+++ Data lines +++

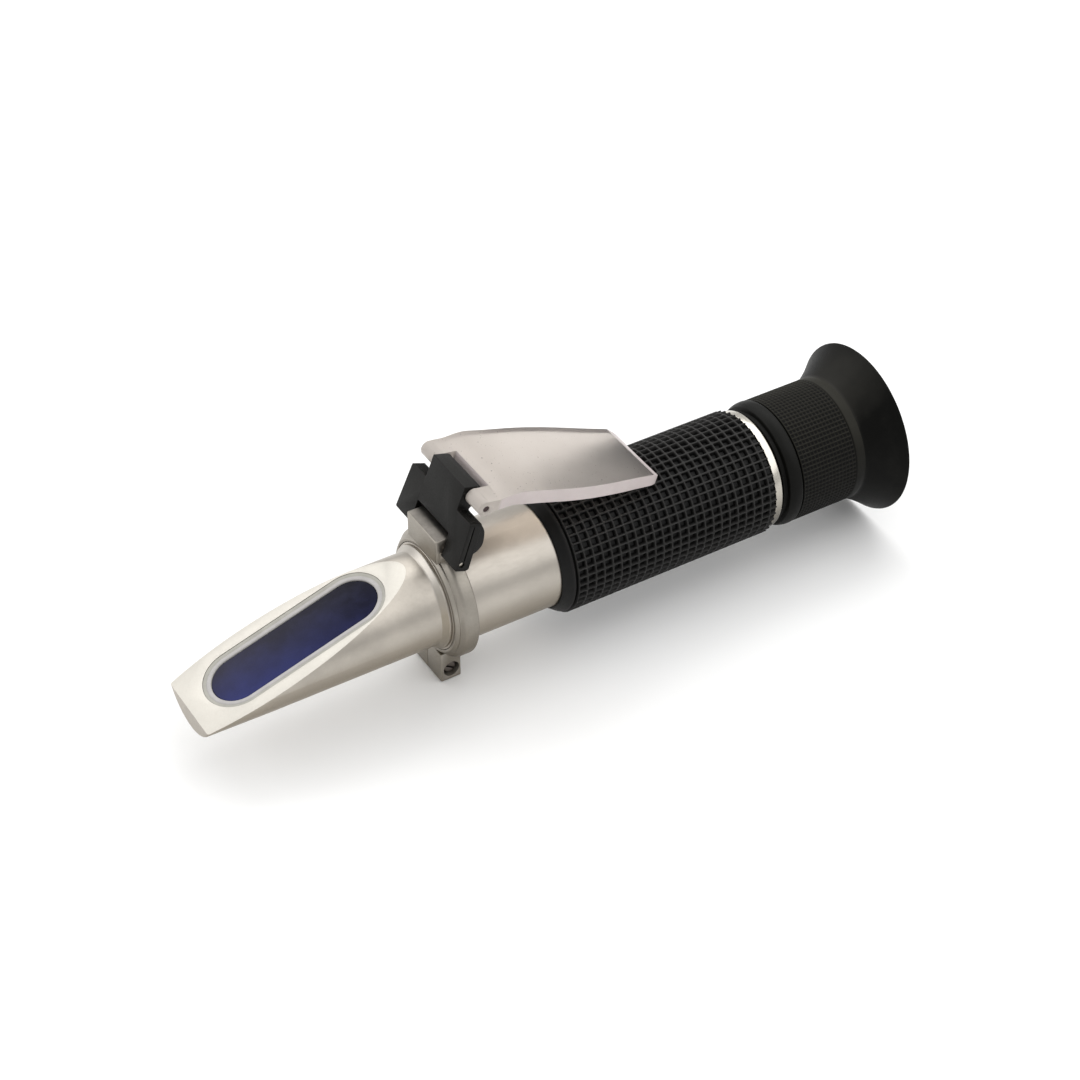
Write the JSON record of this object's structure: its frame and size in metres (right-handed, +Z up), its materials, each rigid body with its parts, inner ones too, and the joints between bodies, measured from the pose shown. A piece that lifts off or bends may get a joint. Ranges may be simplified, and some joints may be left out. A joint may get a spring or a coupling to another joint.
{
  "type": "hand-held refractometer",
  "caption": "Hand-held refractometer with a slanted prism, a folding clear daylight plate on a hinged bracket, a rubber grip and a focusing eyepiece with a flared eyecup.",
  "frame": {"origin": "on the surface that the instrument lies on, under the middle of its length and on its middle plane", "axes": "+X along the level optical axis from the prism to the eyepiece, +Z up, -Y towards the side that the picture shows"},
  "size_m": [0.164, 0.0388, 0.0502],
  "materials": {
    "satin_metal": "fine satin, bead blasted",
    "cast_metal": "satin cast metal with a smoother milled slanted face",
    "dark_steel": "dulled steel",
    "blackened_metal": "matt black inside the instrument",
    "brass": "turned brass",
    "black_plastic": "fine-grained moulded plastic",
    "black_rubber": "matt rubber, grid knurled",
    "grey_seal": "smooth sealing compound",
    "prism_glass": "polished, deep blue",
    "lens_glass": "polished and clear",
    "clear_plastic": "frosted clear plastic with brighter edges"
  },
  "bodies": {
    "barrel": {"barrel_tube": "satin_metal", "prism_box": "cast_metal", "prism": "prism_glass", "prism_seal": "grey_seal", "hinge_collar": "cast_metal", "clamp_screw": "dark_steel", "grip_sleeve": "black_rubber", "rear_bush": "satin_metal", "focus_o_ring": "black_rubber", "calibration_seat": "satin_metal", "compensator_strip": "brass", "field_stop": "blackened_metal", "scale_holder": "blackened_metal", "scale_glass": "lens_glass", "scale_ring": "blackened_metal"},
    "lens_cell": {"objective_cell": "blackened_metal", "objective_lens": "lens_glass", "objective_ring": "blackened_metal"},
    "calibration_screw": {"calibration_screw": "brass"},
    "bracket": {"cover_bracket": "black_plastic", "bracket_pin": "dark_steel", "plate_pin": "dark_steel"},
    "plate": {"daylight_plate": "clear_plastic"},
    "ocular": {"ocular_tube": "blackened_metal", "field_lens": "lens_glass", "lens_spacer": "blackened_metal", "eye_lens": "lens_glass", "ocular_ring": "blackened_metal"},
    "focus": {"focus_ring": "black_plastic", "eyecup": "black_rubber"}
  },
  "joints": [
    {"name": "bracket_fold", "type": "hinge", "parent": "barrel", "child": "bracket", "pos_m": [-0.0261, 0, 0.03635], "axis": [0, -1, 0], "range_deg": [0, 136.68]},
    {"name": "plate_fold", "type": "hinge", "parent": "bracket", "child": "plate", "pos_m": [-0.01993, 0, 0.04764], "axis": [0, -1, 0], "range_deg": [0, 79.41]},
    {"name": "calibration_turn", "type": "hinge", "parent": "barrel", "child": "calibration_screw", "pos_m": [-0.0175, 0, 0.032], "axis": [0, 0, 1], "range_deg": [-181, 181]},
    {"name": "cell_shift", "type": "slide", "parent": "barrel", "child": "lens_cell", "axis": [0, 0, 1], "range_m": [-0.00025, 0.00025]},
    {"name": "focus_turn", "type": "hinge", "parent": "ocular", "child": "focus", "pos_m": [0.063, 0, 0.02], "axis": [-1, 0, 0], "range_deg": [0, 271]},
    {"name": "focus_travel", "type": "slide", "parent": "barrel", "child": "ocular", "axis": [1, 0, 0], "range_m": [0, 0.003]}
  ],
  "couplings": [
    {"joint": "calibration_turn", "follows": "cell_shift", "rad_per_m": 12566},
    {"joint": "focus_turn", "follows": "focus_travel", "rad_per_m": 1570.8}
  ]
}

+++

> [Task to complete]:
Repeat the listing above without any change.

> [Answer to this exercise]:
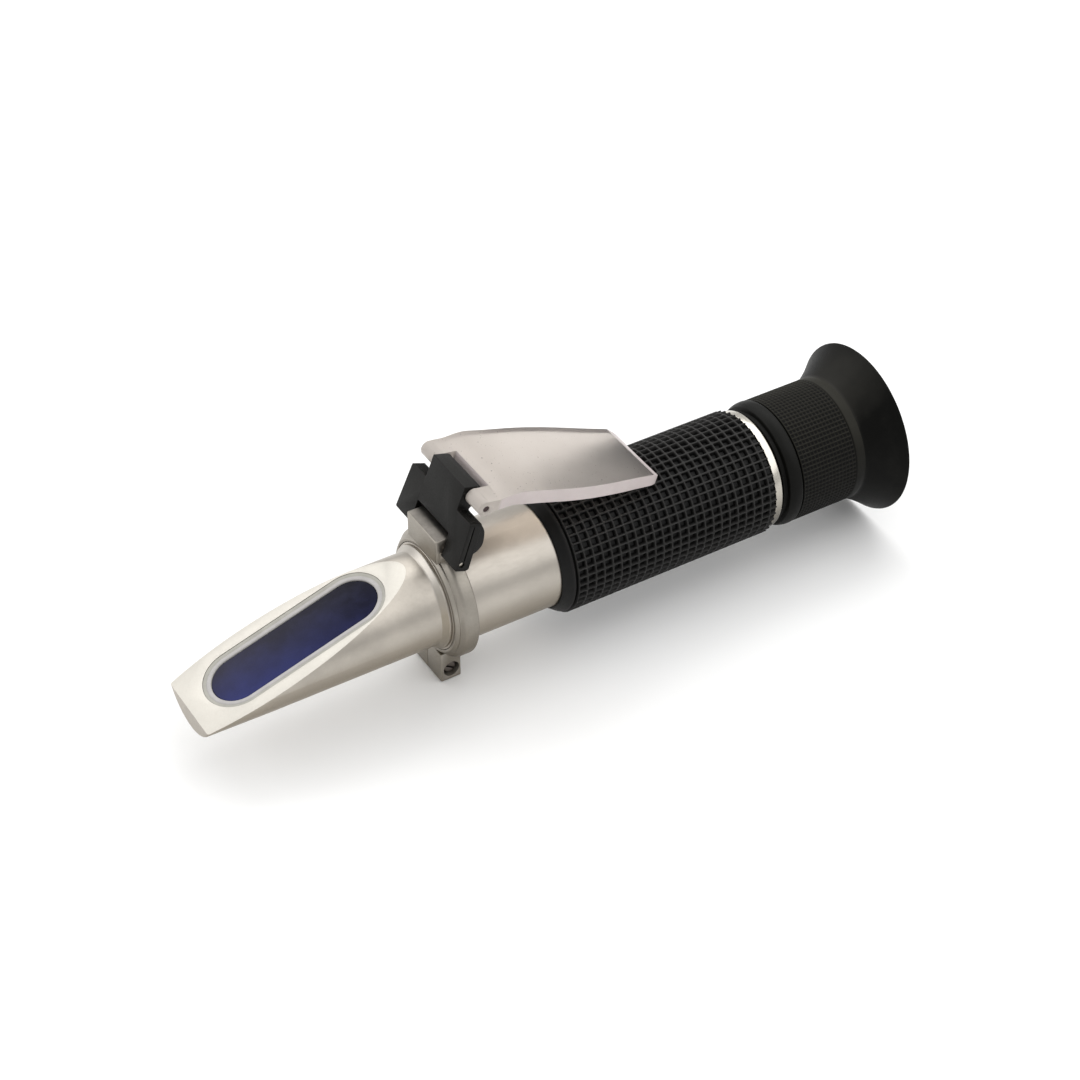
Write the JSON record of this object's structure: its frame and size in metres (right-handed, +Z up), its materials, each rigid body with its parts, inner ones too, and the joints between bodies, measured from the pose shown. A piece that lifts off or bends may get a joint. Ranges may be simplified, and some joints may be left out. A joint may get a spring or a coupling to another joint.
{
  "type": "hand-held refractometer",
  "caption": "Hand-held refractometer with a slanted prism, a folding clear daylight plate on a hinged bracket, a rubber grip and a focusing eyepiece with a flared eyecup.",
  "frame": {"origin": "on the surface that the instrument lies on, under the middle of its length and on its middle plane", "axes": "+X along the level optical axis from the prism to the eyepiece, +Z up, -Y towards the side that the picture shows"},
  "size_m": [0.164, 0.0388, 0.0502],
  "materials": {
    "satin_metal": "fine satin, bead blasted",
    "cast_metal": "satin cast metal with a smoother milled slanted face",
    "dark_steel": "dulled steel",
    "blackened_metal": "matt black inside the instrument",
    "brass": "turned brass",
    "black_plastic": "fine-grained moulded plastic",
    "black_rubber": "matt rubber, grid knurled",
    "grey_seal": "smooth sealing compound",
    "prism_glass": "polished, deep blue",
    "lens_glass": "polished and clear",
    "clear_plastic": "frosted clear plastic with brighter edges"
  },
  "bodies": {
    "barrel": {"barrel_tube": "satin_metal", "prism_box": "cast_metal", "prism": "prism_glass", "prism_seal": "grey_seal", "hinge_collar": "cast_metal", "clamp_screw": "dark_steel", "grip_sleeve": "black_rubber", "rear_bush": "satin_metal", "focus_o_ring": "black_rubber", "calibration_seat": "satin_metal", "compensator_strip": "brass", "field_stop": "blackened_metal", "scale_holder": "blackened_metal", "scale_glass": "lens_glass", "scale_ring": "blackened_metal"},
    "lens_cell": {"objective_cell": "blackened_metal", "objective_lens": "lens_glass", "objective_ring": "blackened_metal"},
    "calibration_screw": {"calibration_screw": "brass"},
    "bracket": {"cover_bracket": "black_plastic", "bracket_pin": "dark_steel", "plate_pin": "dark_steel"},
    "plate": {"daylight_plate": "clear_plastic"},
    "ocular": {"ocular_tube": "blackened_metal", "field_lens": "lens_glass", "lens_spacer": "blackened_metal", "eye_lens": "lens_glass", "ocular_ring": "blackened_metal"},
    "focus": {"focus_ring": "black_plastic", "eyecup": "black_rubber"}
  },
  "joints": [
    {"name": "bracket_fold", "type": "hinge", "parent": "barrel", "child": "bracket", "pos_m": [-0.0261, 0, 0.03635], "axis": [0, -1, 0], "range_deg": [0, 136.68]},
    {"name": "plate_fold", "type": "hinge", "parent": "bracket", "child": "plate", "pos_m": [-0.01993, 0, 0.04764], "axis": [0, -1, 0], "range_deg": [0, 79.41]},
    {"name": "calibration_turn", "type": "hinge", "parent": "barrel", "child": "calibration_screw", "pos_m": [-0.0175, 0, 0.032], "axis": [0, 0, 1], "range_deg": [-181, 181]},
    {"name": "cell_shift", "type": "slide", "parent": "barrel", "child": "lens_cell", "axis": [0, 0, 1], "range_m": [-0.00025, 0.00025]},
    {"name": "focus_turn", "type": "hinge", "parent": "ocular", "child": "focus", "pos_m": [0.063, 0, 0.02], "axis": [-1, 0, 0], "range_deg": [0, 271]},
    {"name": "focus_travel", "type": "slide", "parent": "barrel", "child": "ocular", "axis": [1, 0, 0], "range_m": [0, 0.003]}
  ],
  "couplings": [
    {"joint": "calibration_turn", "follows": "cell_shift", "rad_per_m": 12566},
    {"joint": "focus_turn", "follows": "focus_travel", "rad_per_m": 1570.8}
  ]
}